Orr and Rolling point out the importance of that change: “North Carolina has a winter peaking system. Winter peak electricity demand generally stems from home heating, which almost always occurs at night when temperatures are lowest and the sun isn’t shining.”

They referred to the Christmas Eve rolling blackouts of 2022 as an example of reliability problems for a winter peaking system. Bitter cold temperatures overnight caused electricity demand to spike, but technical problems at some coal and natural gas facilities combined with a loss of expected outside power purchases. Solar was incapable of helping because it was overnight. Supplies unable to meet demand led to the blackouts beginning at 6 a.m.

Timeline of the Christmas Eve 2022 Blackouts

Hourly electricity generation of Duke Energy Carolinas and Duke Energy Progress, select generation sources

Orr and Rolling noted that “solar, by definition, will not be available during future winter peaking events that will only become larger if the state experiences growing electricity demand for a growing population and vehicle electrification.” Only Pay would help avert this increasing risk:

By encouraging utilities to build more reliable and dispatchable nuclear and natural gas power plants on their systems, Only Pay will help prevent power outages caused by the inherent weaknesses of intermittent generation resources like wind and solar, which are currently the darling technologies of the energy transition.

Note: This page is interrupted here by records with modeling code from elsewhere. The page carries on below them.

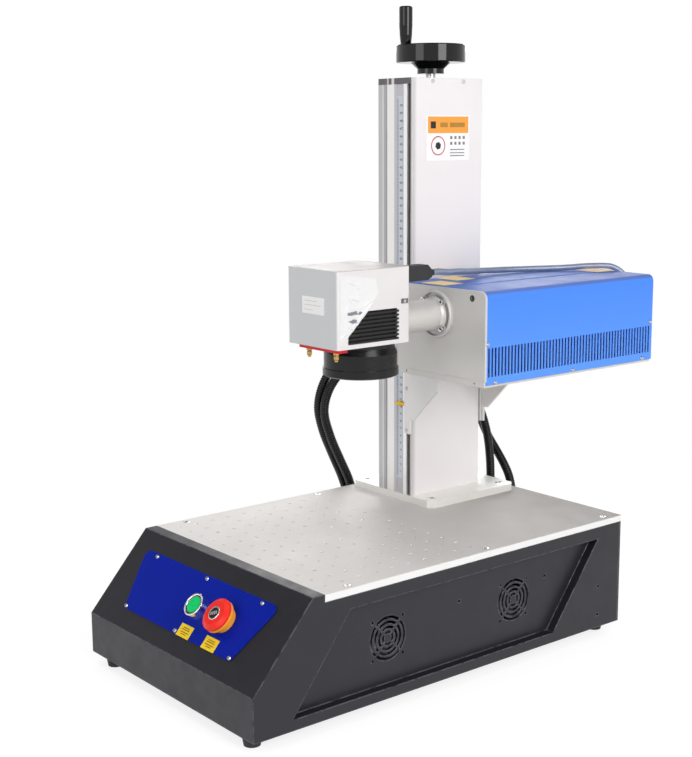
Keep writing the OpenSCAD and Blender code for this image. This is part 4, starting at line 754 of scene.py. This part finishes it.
def sockets(name, spots, axis, body):
    """Rings, and hexagons of painted shade, on screw heads, from the middle of each head's face and its
    radius.
    """
    rings = []
    socket_shades = []
    for point, r in spots:
        outline = [(r * SOCKET_SHARE, HEAD_LIFT), (r * HEAD_EDGE_SHARE, HEAD_LIFT),
                   (r * HEAD_EDGE_SHARE, HEAD_CHAMFER_H), (r * HEAD_CHAMFER_SHARE, HEAD_TOP_H),
                   (r * SOCKET_SHARE, HEAD_TOP_H)]
        rings.append(turned(point, axis, outline, HEAD_SIDES, True))
        floor_outline = [(r * SOCKET_SHARE, HEAD_LIFT), (r * SOCKET_SHARE, SOCKET_FLOOR_H)]
        socket_shades.append(turned(point, axis, floor_outline, HEX_SIDES))
    smooth_by_angle(made(name + "_rings", *joined(rings), "chrome", body), HEAD_ANGLE)
    made(name + "_sockets", *joined(socket_shades), "module_black", body)


def head_tops(boxes):
    """The middle of each box's top, and half its width in millimetres."""
    return [(Vector(((low.x + high.x) / 2, (low.y + high.y) / 2, high.z)), (high.x - low.x) / 2 / MM)
            for low, high in boxes]


# Foot screws and table screws, told from the other screws of their nodes by height and shape
FOOT_SCREWS_BELOW = at(0, 0, 200).z
CASE_HEADS_ABOVE = at(0, 0, 139).z
CASE_HEAD_WIDTH = 7 * MM
ROUND_WITHIN = 0.2 * MM
foot_boxes = [box for box in islands("mast_screws") if box[1].z <= FOOT_SCREWS_BELOW]
table_boxes = []
for low, high in islands("case_screws"):
    size = high - low
    upright = abs(size.x - size.y) < ROUND_WITHIN
    if upright and high.z > CASE_HEADS_ABOVE and size.x > CASE_HEAD_WIDTH:
        table_boxes.append((low, high))

# The beam tube and its flange, with a sunk face and raised screw seats, and a darker ring on the sunk face
# as painted shade in the recess
BEAM_X = 33.5
BEAM_Z = 414.3
TOWARDS = -ALONG_Y
BEAM_SIDES = 72
BEAM_OUTLINE = [
    (30.8, 0.0), (30.8, 3.9), (29.9, 5.4), (27.9, 5.4), (27.2, 4.8), (27.2, 2.0), (23.4, 2.0), (22.8, 5.2),
    (21.4, 6.4), (20.6, 9.0), (20.0, 10.0), (20.0, 76.2)]
BEAM_ANGLE = 28
RECESS_SHADE_OUTLINE = [(23.3, 2.05), (27.1, 2.05), (27.1, 2.3), (23.3, 2.3)]
SEAT_OUTLINE = [(3.9, 1.9), (3.9, 5.0), (3.6, 5.6)]
SEAT_SIDES = 24
FLANGE_SCREW = 17.0
FLANGE_HEAD_Y = 382.5
FLANGE_HEAD_R = 3.5
flange_back = at(BEAM_X, LASER_FRONT, BEAM_Z)
flange = made("flanged_tube", *turned(flange_back, TOWARDS, BEAM_OUTLINE, BEAM_SIDES), "laser_silver",
              "carriage")
smooth_by_angle(flange, BEAM_ANGLE)
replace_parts(flange, "beam_tube")
made("flange_recess_shade", *turned(flange_back, TOWARDS, RECESS_SHADE_OUTLINE, BEAM_SIDES, True), "supply_metal",
     "carriage")
seats = []
heads = []
for i in (-1, 1):
    for j in (-1, 1):
        x = BEAM_X + i * FLANGE_SCREW
        z = BEAM_Z + j * FLANGE_SCREW
        seats.append(turned(at(x, LASER_FRONT, z), TOWARDS, SEAT_OUTLINE, SEAT_SIDES))
        heads.append((at(x, FLANGE_HEAD_Y, z), FLANGE_HEAD_R))
made("flange_seats", *joined(seats), "laser_silver", "carriage")
sockets("flange_screw", heads, TOWARDS, "carriage")
sockets("foot_screw", head_tops(foot_boxes), ALONG_Z, "base")
sockets("table_screw", head_tops(table_boxes), ALONG_Z, "base")

# Threads in the table's holes: a light chamfer ring at each hole's mouth and a grey plug below
HOLE_PITCH = 25.0
HOLE_COLS = 13
HOLE_ROWS = 10
FIRST_HOLE = (-150.0, 117.0)
MOUTH_OUTLINE = [(2.5, -1.4), (1.9, -0.9), (2.45, -0.35), (2.5, -0.3)]
MOUTH_SIDES = 16
PLUG_OUTLINE = [(2.1, -2.2), (2.1, -1.3)]
PLUG_SIDES = 12
mouths = []
plugs = []
for i in range(HOLE_COLS):
    for j in range(HOLE_ROWS):
        spot = at(FIRST_HOLE[0] + i * HOLE_PITCH, FIRST_HOLE[1] + j * HOLE_PITCH, TABLE_TOP)
        mouths.append(turned(spot, ALONG_Z, MOUTH_OUTLINE, MOUTH_SIDES, True))
        plugs.append(turned(spot, ALONG_Z, PLUG_OUTLINE, PLUG_SIDES))
made("hole_threads", *joined(mouths), "chrome", "base", smooth=True)
made("hole_plugs", *joined(plugs), "table_aluminium", "base")

# A green window behind the small hole in the laser's front, with a dark rim
WINDOW = at(97.4, LASER_FRONT, 439.2)
PANE_OUTLINE = [(2.3, -0.9), (2.3, -0.6), (0.6, -0.3)]
PANE_SIDES = 20
PANE_RIM_OUTLINE = [(2.42, 0.02), (4.1, 0.02), (3.9, 0.3), (2.42, 0.3)]
PANE_RIM_SIDES = 28
made("front_window", *turned(WINDOW, TOWARDS, PANE_OUTLINE, PANE_SIDES), "card_green", "carriage")
made("front_window_rim", *turned(WINDOW, TOWARDS, PANE_RIM_OUTLINE, PANE_RIM_SIDES, True), "grille_black",
     "carriage")

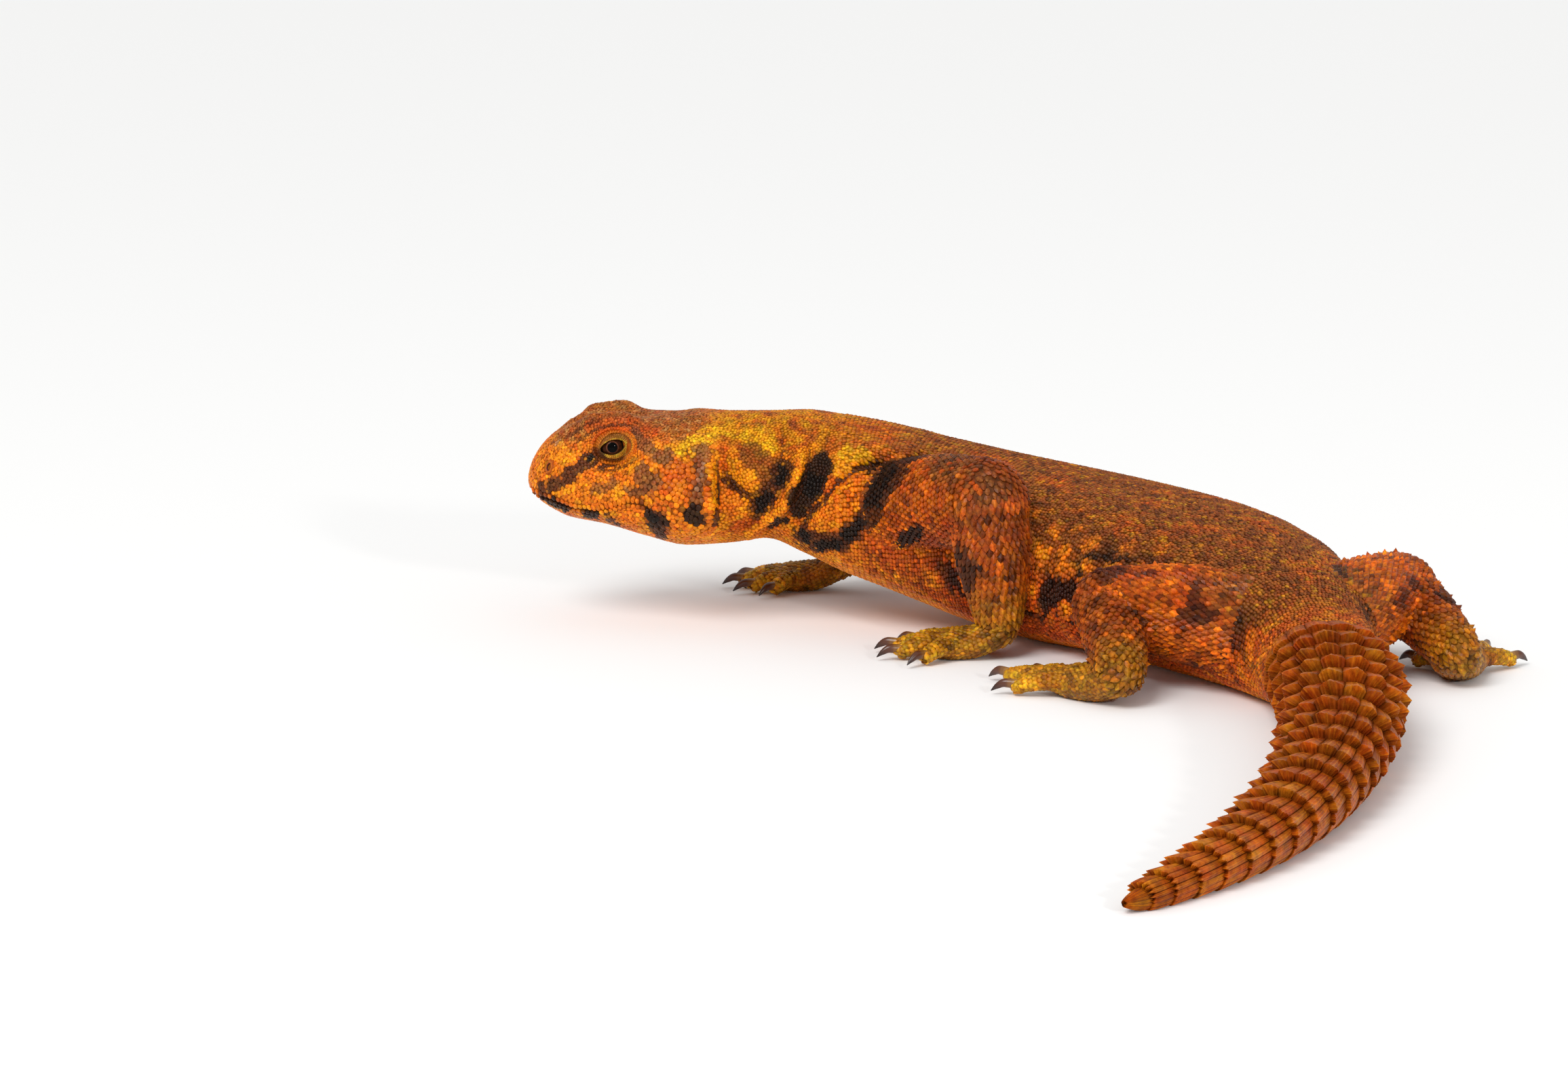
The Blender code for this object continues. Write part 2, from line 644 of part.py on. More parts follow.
def paint(nodes):
    for node in nodes:
        slot = finish_of(node.name)
        material = bpy.data.materials.get(slot) or bpy.data.materials.new(slot)
        material.use_nodes = True
        shader = material.node_tree.nodes["Principled BSDF"]
        shader.inputs["Base Color"].default_value = (*SKINS[slot], 1)
        shader.inputs["Roughness"].default_value = 0.12 if slot == "eye" else 0.6
        node.data.materials.clear()
        node.data.materials.append(material)
        node.data.shade_smooth()


def centre_on_floor(nodes):
    """Moves the whole lizard so that its box stands centred on the origin."""
    corners = np.array([vertex.co for node in nodes for vertex in node.data.vertices])
    low, high = corners.min(0), corners.max(0)
    for node in nodes:
        for vertex in node.data.vertices:
            vertex.co.x -= (low[0] + high[0]) / 2
            vertex.co.y -= (low[1] + high[1]) / 2
            vertex.co.z -= low[2]


def main():
    for old in list(bpy.data.objects):
        bpy.data.objects.remove(old)
    nodes = make_head() + make_eyes() + make_trunk() + make_tail() + make_legs()
    paint(nodes)
    centre_on_floor(nodes)


main()
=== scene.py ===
"""Skin, scales, tail scutes, eyes and claws of a spiny-tailed lizard, with its floor, light and camera."""

import json
import math

import bmesh
import bpy
import numpy as np
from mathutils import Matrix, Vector
from mathutils import noise as field
from mathutils.bvhtree import BVHTree
from mathutils.kdtree import KDTree

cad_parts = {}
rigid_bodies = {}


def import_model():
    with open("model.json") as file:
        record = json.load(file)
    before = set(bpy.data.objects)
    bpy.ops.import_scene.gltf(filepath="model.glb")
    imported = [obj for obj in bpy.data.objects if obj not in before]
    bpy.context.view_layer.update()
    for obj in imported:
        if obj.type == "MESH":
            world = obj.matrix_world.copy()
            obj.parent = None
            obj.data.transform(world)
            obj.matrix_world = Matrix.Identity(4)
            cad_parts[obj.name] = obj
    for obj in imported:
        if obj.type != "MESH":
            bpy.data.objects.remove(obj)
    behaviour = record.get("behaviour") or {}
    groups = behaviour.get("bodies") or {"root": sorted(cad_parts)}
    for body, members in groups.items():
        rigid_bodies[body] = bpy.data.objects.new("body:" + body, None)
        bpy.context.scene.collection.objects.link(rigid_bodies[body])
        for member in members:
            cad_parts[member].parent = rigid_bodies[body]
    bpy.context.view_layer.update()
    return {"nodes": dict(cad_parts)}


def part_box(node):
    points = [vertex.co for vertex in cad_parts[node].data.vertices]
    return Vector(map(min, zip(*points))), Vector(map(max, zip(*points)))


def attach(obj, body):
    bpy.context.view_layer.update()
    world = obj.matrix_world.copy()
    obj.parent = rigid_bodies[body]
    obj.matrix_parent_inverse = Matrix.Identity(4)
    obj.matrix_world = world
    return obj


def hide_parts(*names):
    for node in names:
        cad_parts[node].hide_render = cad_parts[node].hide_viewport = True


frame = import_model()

random = np.random.default_rng(11)

# Shape, in millimetres along the spine from the snout. These are the values of the solids, but for the mouth line and
# the forms of brow and lips, which are set a little closer here.

TAIL_START = 200
TAIL_END = 348
SNOUT_ROUND = 9
HEADING = (
    (0, 0), (45, 0), (75, -9), (100, -23), (130, -42), (165, -64), (198, -82), (240, -98), (290, -112), (348, -136),
)
HALF_WIDTH = (
    (0, 8), (5, 9), (10, 10.2), (17, 12.2), (25, 14.8), (32, 16.8), (38, 16.2), (45, 14.4), (52, 15), (60, 16.8),
    (72, 19), (85, 22), (100, 24.5), (120, 26.5), (140, 27), (160, 25), (176, 20), (188, 15.5), (200, 12), (215, 11.4),
    (240, 10.2), (280, 7.8), (320, 5), (348, 2),
)
BACK = (
    (0, 38.8), (5, 40.2), (9, 41.4), (13, 42.6), (19, 43.5), (25, 43.9), (31, 43.7), (36, 44.3), (42, 43.9),
    (50, 43.9), (58, 44.1), (66, 43.1), (75, 41.5), (84, 39.3), (100, 36), (115, 33.8), (130, 32.2), (150, 30.4),
    (170, 27.4), (188, 24), (200, 20.5), (215, 18), (240, 15.6), (280, 11.8), (320, 7.6), (348, 3.6),
)
MIDDLE = (
    (0, 29), (10, 29), (25, 27.8), (34, 27.4), (42, 28.5), (50, 29.5), (58, 28), (66, 26), (75, 23.5), (84, 21.5),
    (100, 18), (115, 16.5), (130, 15.5), (150, 14.5), (170, 12.5), (200, 9), (240, 7), (280, 5.4), (320, 3.6),
    (348, 1.8),
)
BELLY = (
    (0, 23.9), (5, 22.7), (10, 21.3), (16, 20.4), (25, 17.9), (34, 15.8), (42, 16), (50, 17), (58, 14), (66, 10.4),
    (75, 7.4), (84, 4.6), (95, 1.6), (104, 0), (120, -1.2), (190, -1.2), (200, -0.6), (215, -0.4), (348, -0.2),
)
SQUARENESS = (
    (0, 2.1), (10, 2.4), (18, 2.8), (26, 2.6), (34, 2.3), (45, 2.1), (80, 2.2), (140, 2.4), (200, 2.2), (348, 2.1),
)
EYE_AT = (17.8, 7.9, 37.6)
EYE_RADIUS = 3.3
LID_TILT = 12
NOSTRIL_AT = (4.3, 33.4)
MOUTH_LINE = ((0.9, 27.1), (5.2, 26.4), (10.3, 24.8), (14.7, 24.6), (18, 25.6), (21.2, 26.8), (24, 26.6), (27, 25.2))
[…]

Bad policy choices and an incentive structure favoring overbuilding unreliable solar and wind have North Carolinians facing a potential doubling of their power bills in the near future. To preserve least-cost and reliable power for people, the North Carolina General Assembly needs to take action.

The legislature should not only require that “any retiring source of baseload power generation be replaced with an equal or greater amount of new baseload generation,” but also find a way to align utility incentives with people’s great need for least-cost and reliable electricity. The Only Pay for What You Get Act offers a promising reform to do just that.